O reforço do número de horas dedicadas às disciplinas de Português e Matemática no 2.º e 3.º ciclos do básico é outra das grandes novidades. É uma medida que surge a reboque dos maus resultados nos exames nacionais (médias de 8,9 e 10,6, respectivamente). Para que este acréscimo (mais 90 minutos no 2.º ciclo e mais 45 minutos no 3.º) não resulte numa sobrecarga horária, o MEC decidiu suprimir a Área de Projecto e ajustar a carga horária do Estudo Acompanhado.

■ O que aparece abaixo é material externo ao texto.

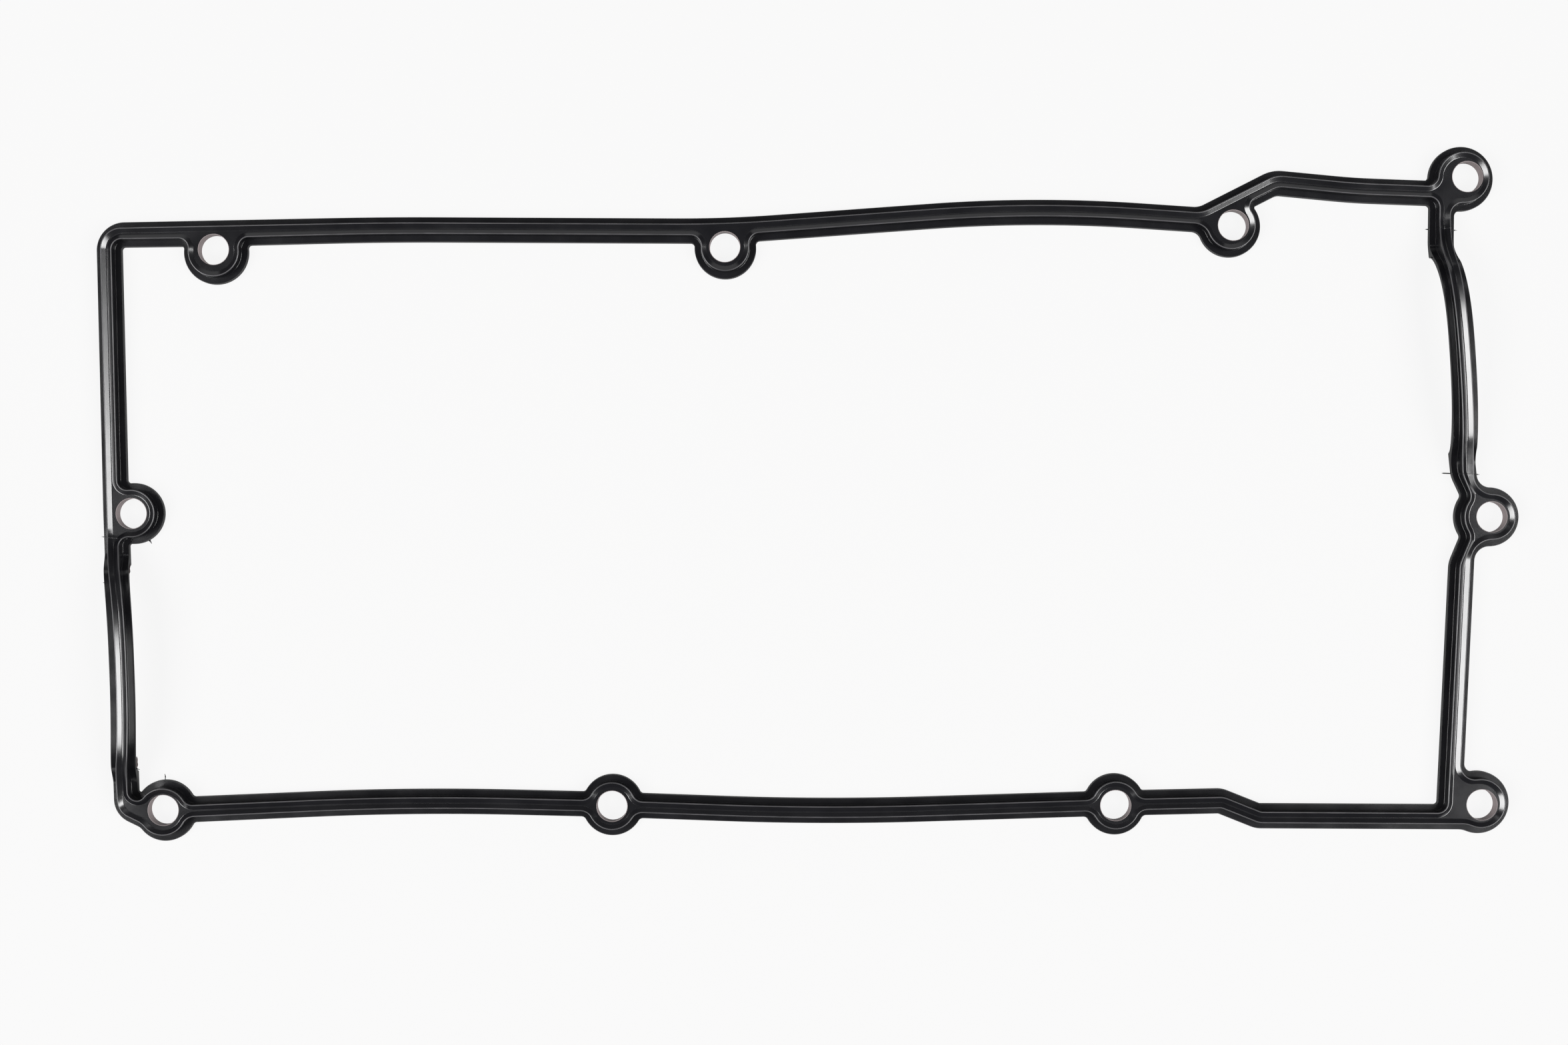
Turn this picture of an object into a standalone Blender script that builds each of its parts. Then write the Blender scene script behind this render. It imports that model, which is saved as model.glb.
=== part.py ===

A disciplina de Português vai ficar ainda marcada pela estreia do novo programa curricular nos 1.º, 5.º e 7.º anos que incorpora substanciais alterações ao estudo da gramática. Aqui, e segundo Manuel Pereira, "as escolas estão organizadas para a mudança". A questão é que o novo programa foi qualificado como "inútil, mal organizado e palavroso" pelo próprio Nuno Crato. Que já admitiu, de resto, alterações curriculares a Português mas também a Matemática em 2012/13. Neste caso, o actual presidente da Sociedade Portuguesa de Matemática, Miguel Abreu, sugere que Crato devia aproveitar e dar liberdade para que os professores possam banir o uso das máquinas de calcular nas salas de aula. "É desnecessário e contraproducente sobretudo no básico, mas também no secundário". Actualmente, porque as provas de aferição do 2.º ciclo e o exame nacional do 9.º ano contemplam o recurso àquele instrumento, os professores não têm como banir o seu uso nas aulas. "Sou totalmente contra o uso da máquina de calcular, mas acredito que alguns professores considerem que ela pode ser útil, portanto acho que estes deviam dispor de liberdade para decidir", enfatiza Miguel Abreu, para preconizar que essa liberdade devia estender-se a outros níveis. "O actual documento orientador dos programas tem demasiadas indicações metodológicas sobre a maneira de conseguir que os alunos atinjam determinadas metas e penso que os professores deviam ter mais liberdade para trabalhar dentro da sala de aula".

A questão da autonomia promete, aliás, ser um dos temas marcantes deste novo ano. Nuno Crato já foi adiantando que as escolas poderão escolher a duração das aulas. Dos 30 aos 90 minutos, desde que assegurem os conteúdos programáticos. A medida reuniu consenso imediato, mas fica, por enquanto, à espera do prometido "debate nacional" em torno da autonomia das escolas. O nó górdio deste problema será a gestão financeira. "O sistema de compras pela central do Estado é terrivelmente burocrático e a maior parte das escolas não tem recursos administrativos para lidar com a sua complexidade, queixa-se Manuel Pereira, segundo o qual os directores agonizam "com a perspectiva de um contrato mal feito que possa implicar a anulação de concursos ou pagamento de indemnizações".